If it was up to me, I would dress my kids in 1 metre of cotton-wool, lock them inside, ensure all the corners in the house are bubble wrapped, feed them only food I had grown and picked myself, and prevent them from ever listening to Justin Bieber!

But reality has dealt me a different set of cards.

I have learnt that I cannot be as “verkramp” as I would like to be.  I need to sit back and let my kids sometimes do things that I would prefer them not to do, because they are kids and they must do certain things, to learn that life is well, life, and that you can fall down, and you will get a scrape, your knee might even bleed, but you know, it is okay.

I am using this as preamble to what happened on Sunday.

Georgia is invited to a birthday party.  I don’t know the mom other than the cursory “hi” and “bye” one mutters in passing fetching and collecting children from the same school.

Her daughter S is having a birthday party.  Party involves strawberry picking and other activities that require children to be transported to Stellenbosch <about 15 – 20 minutes away.>

The plan was that S’s mom transport all the kids to the party and return them to one venue.

I enquired whether the vehicle was fitted with individual seat belts and Georgia would be strapped in.  I was given the affirmative.

I was still cautious, as I am a bit anal about how my child is transported – and non-safety seat belt kids drive me to distraction.

I wanted to make sure I see the car and see who will drive Georgia and get a “feel” for the who, what and how.   If I was unhappy, I would just drive her to the venue and drop her myself, and go and collect her.  No problem.

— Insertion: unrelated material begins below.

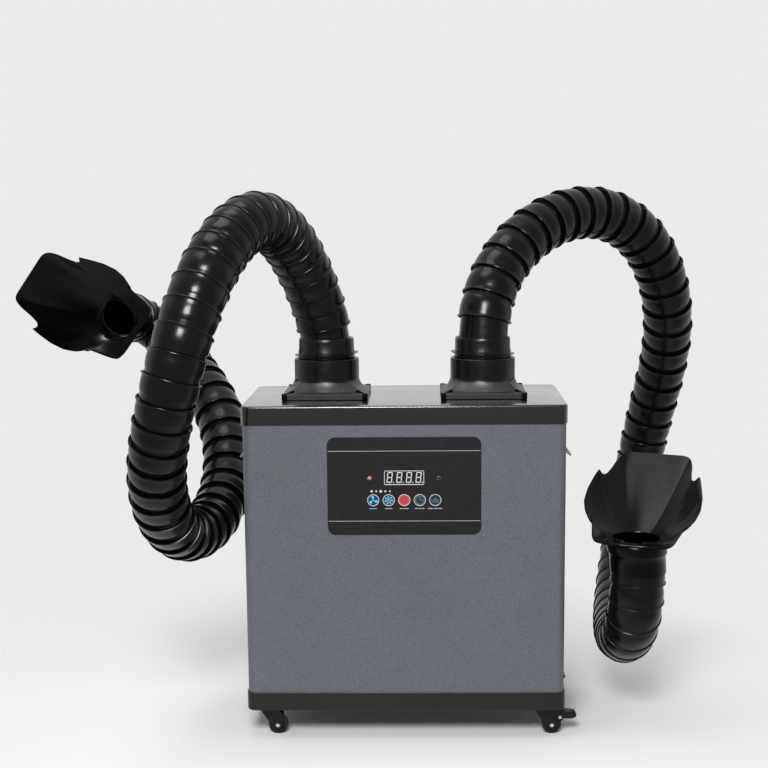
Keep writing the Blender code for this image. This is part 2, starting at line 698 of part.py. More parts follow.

I am hoping to allow myself the time to assess the situation while I am there. Instead of flying into a hysterical maniac panic before hand and shaking my hear whilse pursing my lips saying “I won’t let my child drive with anyone but me …. I won’t, I tell you, I won’t.”

This is whilst appearing vauely calm, but to be honest I am thinking Death and Car Accidents on the R300 like every other hysterical mother who has opted not to allow their child to come to this party.

I am not going to drop my kid off and wave goodbye and I tyre-burn it out of the parking lot with a gin-and-tonic in my hand.

I want to check who is going with, what the transport is like, and that she is assured of a buckled up seat, and what the vehicle is that she is going to be transported in.

I get to the location where we are all meant to meet.  S’s mom is running a bit late, as party days are hectic.  I am standing there and I start chatting to another mom, her daughter is B.  B is running around and Georgia knows B from school.

I ask if sheis going to let B drive with party-girl S or if she is going to go with the venue with her daughter B.  Polite conversation more than a burning interest to know.

She looks at me and goes: “Yes, I am going to drive to the venue, and B is going to drive with me.  I am very nervous to let her go with someone else – as you know I only have one child!”

And then she smiles knowingly at me.

I am not sure whether I should say: “Oh yes!! I find with three I can be so more laxi-dasie.  Because goodness I have an heir, a spare, and another spare.  Of course I do not mind if one of them dies in a car crash.  That will just be a minor inconvenience.  I have three and all, which is far less precious than YOUR ONE.  When you start breeding them en-mass like I have done, then it is so much easier to not make a fuss if one of them dies!  Yes, you are right, your one is far more precious than my three!”

That is what I should have said.

Instead I thought “stupid bitch” and pursed my lips disapprovingly and decided to get really interested in Georgia and the seeds that fell off the tree.

Side bar:  This is not the first time I have had the comment.  It is easily the 4th or 6th time someone has said this to me.  I am not sure exactly how to interpret it or respond.  Presently I just stand there and think to myself that this person is clearly going to come up with a punch line. If not I need to just punch them in the throat and walk away.